Piles of letter trays tower behind us, emitting a strangely urban aura in their constellations. The similarity to the currently stalled construction projects from Shanghai to Berlin is unmistakable. Their floors are inhabited by all sorts of personal items left behind by past residents. At ground level, strange creatures move across a bureaucratic game board in the DIN grid. Is the installation Gliedertaxe (Limb tax) now a cruel game of Snakes and ladders or a spread-out enjoyable Migration quartet of the bulky size of an overseas shipping container? In any case, the prices for a hand should not be underestimated – by the way, no one offers disability insurance for artists anymore. And belonging to that professional group in Germany is still determined by the tax office. For sure, the required »certain artistic level« has been met here.

Last year, with the support of the Stiftung Kunstfonds Bonn, Daniela traveled to the hometown of her mother, Satchinez. She followed the historical migration route, on which her ancestors set off 250 years ago with almost nothing but hope for a better life from the not yet founded Germany on the still wild Danube into the Pannonian Plain. Today, the environment of the river upstream is known as the Balkan route. Grouchily, the Danube Swabian motto now joins us in the room:

Death to the frst, hardship to the second, bread to the third.
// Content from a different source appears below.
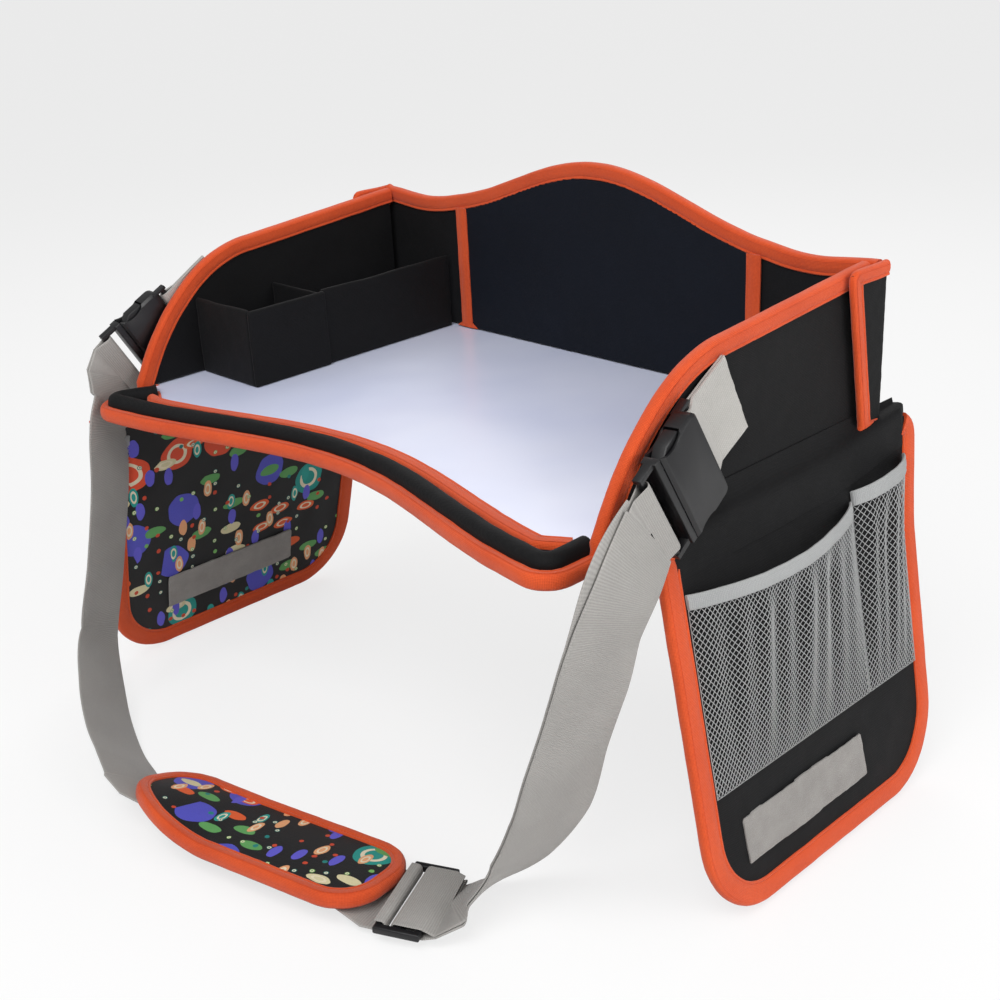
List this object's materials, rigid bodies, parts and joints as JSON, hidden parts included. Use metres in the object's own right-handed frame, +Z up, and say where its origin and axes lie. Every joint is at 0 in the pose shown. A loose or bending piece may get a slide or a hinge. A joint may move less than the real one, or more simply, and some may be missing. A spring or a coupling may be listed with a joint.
{
  "type": "kids travel tray",
  "caption": "Soft lap tray with fabric walls, a side organiser, mesh pocket flaps and a buckled waist strap with a pad.",
  "frame": {"origin": "middle of the lap base's flat underside", "axes": "+X to the child's right along the tray's width, -Y towards the child, +Z up"},
  "size_m": [0.5072, 0.3936, 0.3384],
  "materials": {
    "black_polyester": "matte",
    "navy_polyester": "matte",
    "orange_binding": "matte",
    "clear_film": "gloss",
    "board": "matte",
    "foam_roll": "matte",
    "webbing": "matte",
    "mesh": "matte",
    "velour": "matte",
    "buckle_plastic": "satin"
  },
  "bodies": {
    "tray": {"base_cover": "black_polyester", "base_board": "board", "writing_film": "clear_film", "inner_binding": "orange_binding", "bumper_roll": "foam_roll", "bumper_binding": "orange_binding", "left_wall_cover": "black_polyester", "left_wall_board": "board", "left_wall_binding": "orange_binding", "organiser_end_panel": "black_polyester", "organiser_divider": "black_polyester", "organiser_face_panel": "black_polyester", "left_buckle_tab": "webbing", "left_buckle_socket": "buckle_plastic", "left_strap": "webbing", "right_strap": "webbing"},
    "right_wall": {"right_wall_cover": "black_polyester", "right_wall_board": "board", "right_wall_binding": "orange_binding", "right_buckle_tab": "webbing", "right_buckle_socket": "buckle_plastic"},
    "back_wall": {"back_wall_cover": "black_polyester", "back_wall_board": "board", "back_wall_binding": "orange_binding", "tablet_pocket": "navy_polyester", "left_pocket_tape": "orange_binding", "right_pocket_tape": "orange_binding"},
    "left_wing": {"left_wing_panel": "black_polyester", "left_wing_binding": "orange_binding", "left_wing_hook_patch": "velour"},
    "right_wing": {"right_wing_panel": "black_polyester", "right_wing_binding": "orange_binding", "right_wing_hook_patch": "velour"},
    "left_flap": {"left_flap_panel": "black_polyester", "left_flap_board": "board", "left_flap_binding": "orange_binding", "left_mesh_pocket": "mesh", "left_pocket_hem": "webbing", "left_rear_mesh_pocket": "mesh", "left_rear_pocket_hem": "webbing", "left_flap_strip": "velour"},
    "right_flap": {"right_flap_panel": "black_polyester", "right_flap_board": "board", "right_flap_binding": "orange_binding", "right_mesh_pocket": "mesh", "right_pocket_hem": "webbing", "right_rear_mesh_pocket": "mesh", "right_rear_pocket_hem": "webbing", "right_flap_strip": "velour"},
    "left_plug": {"left_buckle_plug": "buckle_plastic"},
    "left_lower_arm": {"left_plug_lower_arm": "buckle_plastic"},
    "left_upper_arm": {"left_plug_upper_arm": "buckle_plastic"},
    "right_plug": {"right_buckle_plug": "buckle_plastic"},
    "right_lower_arm": {"right_plug_lower_arm": "buckle_plastic"},
    "right_upper_arm": {"right_plug_upper_arm": "buckle_plastic"},
    "adjuster": {"strap_adjuster": "buckle_plastic"},
    "pad": {"strap_pad": "black_polyester", "strap_pad_binding": "orange_binding"}
  },
  "joints": [
    {"name": "back_wall_fold", "type": "hinge", "parent": "tray", "child": "back_wall", "pos_m": [0, 0.132, 0.0083], "axis": [-1, 0, 0], "range_deg": [0, 85]},
    {"name": "right_wall_fold", "type": "hinge", "parent": "tray", "child": "right_wall", "pos_m": [0.195, 0, 0.0098], "axis": [0, -1, 0], "range_deg": [0, 78], "deforming": ["right_strap"]},
    {"name": "left_wing_open", "type": "hinge", "parent": "back_wall", "child": "left_wing", "pos_m": [-0.2054, 0.132, 0.05], "axis": [0, 0, -1], "range_deg": [0, 130]},
    {"name": "right_wing_open", "type": "hinge", "parent": "back_wall", "child": "right_wing", "pos_m": [0.2054, 0.132, 0.05], "axis": [0, 0, 1], "range_deg": [0, 130]},
    {"name": "left_flap_fold", "type": "hinge", "parent": "tray", "child": "left_flap", "pos_m": [-0.203, 0, -0.0063], "axis": [0, 1, 0], "range_deg": [-100, 5]},
    {"name": "right_flap_fold", "type": "hinge", "parent": "tray", "child": "right_flap", "pos_m": [0.203, 0, -0.0063], "axis": [0, -1, 0], "range_deg": [-100, 36]},
    {"name": "left_plug_slide", "type": "slide", "parent": "tray", "child": "left_plug", "axis": [-0.0872, -0.8627, -0.4981], "range_m": [0, 0.032], "deforming": ["left_strap"]},
    {"name": "left_lower_arm_squeeze", "type": "hinge", "parent": "left_plug", "child": "left_lower_arm", "pos_m": [-0.21143, -0.07115, 0.00883], "axis": [0.9962, -0.0755, -0.0436], "range_deg": [0, 8], "stiffness_Nm_per_rad": 0.005},
    {"name": "left_upper_arm_squeeze", "type": "hinge", "parent": "left_plug", "child": "left_upper_arm", "pos_m": [-0.21143, -0.09325, 0.04711], "axis": [-0.9962, 0.0755, 0.0436], "range_deg": [0, 8], "stiffness_Nm_per_rad": 0.005},
    {"name": "right_plug_slide", "type": "slide", "parent": "right_wall", "child": "right_plug", "axis": [0.0872, -0.8627, -0.4981], "range_m": [0, 0.032], "deforming": ["right_strap"]},
    {"name": "right_lower_arm_squeeze", "type": "hinge", "parent": "right_plug", "child": "right_lower_arm", "pos_m": [0.21143, -0.04515, 0.00883], "axis": [0.9962, 0.0755, 0.0436], "range_deg": [0, 8], "stiffness_Nm_per_rad": 0.005},
    {"name": "right_upper_arm_squeeze", "type": "hinge", "parent": "right_plug", "child": "right_upper_arm", "pos_m": [0.21143, -0.06725, 0.04711], "axis": [-0.9962, -0.0755, -0.0436], "range_deg": [0, 8], "stiffness_Nm_per_rad": 0.005},
    {"name": "adjuster_slide", "type": "slide", "parent": "tray", "child": "adjuster", "axis": [0.9063, 0.4226, 0], "range_m": [0, 0.025], "deforming": ["left_strap"]},
    {"name": "pad_slide", "type": "slide", "parent": "tray", "child": "pad", "axis": [0.9759, 0.2181, 0], "range_m": [-0.06, 0]}
  ],
  "couplings": [
    {"joint": "left_upper_arm_squeeze", "follows": "left_lower_arm_squeeze", "ratio": 1},
    {"joint": "right_upper_arm_squeeze", "follows": "right_lower_arm_squeeze", "ratio": 1}
  ]
}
The forefathers used one-way ships, so-called Ulmer Schachteln, for their hair-raising journey downstream. Such a boat must of course not be missing in the exhibition. Rising didactic strictness, however, crumbles immediately through Daniela’s slyly embedding of the respective presentation monitor in the coffee table. Today, the

Danube is domesticated, often used for riverboat cruises. Daniela succumbed to participating in such an excursion. In the rhythm of full-board, including seating arrangements and buffet, it went on. When the cruise manager had one bottle of wine but two glasses, brought to her room, she temporarily suspended the participating observation. The sailors were much more appealing.
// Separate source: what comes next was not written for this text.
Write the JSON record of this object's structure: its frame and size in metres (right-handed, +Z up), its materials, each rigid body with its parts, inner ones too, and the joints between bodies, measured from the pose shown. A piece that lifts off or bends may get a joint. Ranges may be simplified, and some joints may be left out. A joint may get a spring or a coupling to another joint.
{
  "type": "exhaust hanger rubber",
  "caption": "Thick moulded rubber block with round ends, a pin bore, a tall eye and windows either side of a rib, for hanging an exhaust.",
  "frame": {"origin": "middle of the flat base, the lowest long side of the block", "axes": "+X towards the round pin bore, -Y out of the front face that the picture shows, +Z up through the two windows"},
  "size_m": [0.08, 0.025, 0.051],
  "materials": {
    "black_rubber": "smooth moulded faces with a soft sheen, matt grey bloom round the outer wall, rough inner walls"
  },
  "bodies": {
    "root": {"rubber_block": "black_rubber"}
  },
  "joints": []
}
persoană normală, muncitor califcat și cadre universitare

Count Dracula, perhaps the most famous »Romanian«, is a processing of the national figure Vlad Țepeș, the Voivode of Wallachia, the birthplace of the artist. For the schoolchild, it was balm for the soul back then to finally have a »krass« reference to her foreign »motherland« in her back pocket, just in case there were any questions. That the Vampire Facelift is named after this person, who is primarily known for his penchant for impalement, is quite perfidious. The high art here was to leave vital organs as undamaged as possible to ensure prolonged suffering before death. Fortunately, Daniela doesn’t present us with such horror stories now that she has our attention. By now, she no longer sees being born in Bucharest as a stigma. This fact can also be funny for her, not just for others! With the ransom of the Romanian Germans (also called: Geheimsache Kanal), Daniela and her parents landed in West Germany even before the Iron Curtain was lifted, all thanks to the geopolitical tides. They immediately received corresponding passports and a small welcome allowance. Her art studies were probably not planned. In the installation Gliedertaxe, the entry permit of the nuclear family Kneip-Velescu should still be found – it also certifies the »German ethnicity«.

Abs, Butt and Thigh is a lie

The second sofa in this exhibition, made of black worn leather, now stands right in front of us. However, it would be too much of a joke if this two-seater had also come to Germany on the Danube once upon a time – but: Indications suggest that this now lovingly run-down by two generations, mimicry of a design classic, as was customary at IKEA back then, was manufactured in Romania. Daniela has added the missing exoskeleton for us. As a child, she always wanted a »real« coffee table instead of her parents’ crate standing on wedges with the inscription »Fragile«. Shabby-chic is still not her thing. And by the way, Daniela doesn’t even live in the loft with the light sofa, mentioned at the beginning. She only used the camera crew that had been commissioned by third parties to record an interview with her. She asked a wealthy friend if she could shoot at her home – both had a great time. Neither the film crew nor their contracting authority know that they were producing Daniela’s little scripted reality show on that particular afternoon.

Dany’s Dream Collection

now brings us back down to earth. The logo of the job center, formerly known as the Arbeitsamt, has sneaked in next to that of Adobe, the largest provider of media production and editing software. Even if the meaning of »Starting a family as a life plan« has been lost on her. It feels like I’m standing here together with these pictures in the strangely overextended parents’ room to get chewed out. If the private is political, then can’t art sometimes become private to be political? In the end, we are all unemployed. This exhibition is not cuddly art! Thanks to her chutzpah, she stubbornly defies every serious context with a gritted smile.

Behind me, a spacious but not too flashy television displays vacation movies. Occasionally Daniela ghosts around in a reflection through the Traumfänger. With great sensitivity, the visual journey in the glass elevator along the most important waterway in Southeast Europe keeps the gaze always directed outward. Rumour has it that the motif of the exhibition invitation is already on its way to a techno club as a sticker to cover all camera lenses. Vampire Facelift is not a ghost story of migration but a vehicle that allows us to grow beyond our present circumstances in a self-determined manner. We can only free ourselves.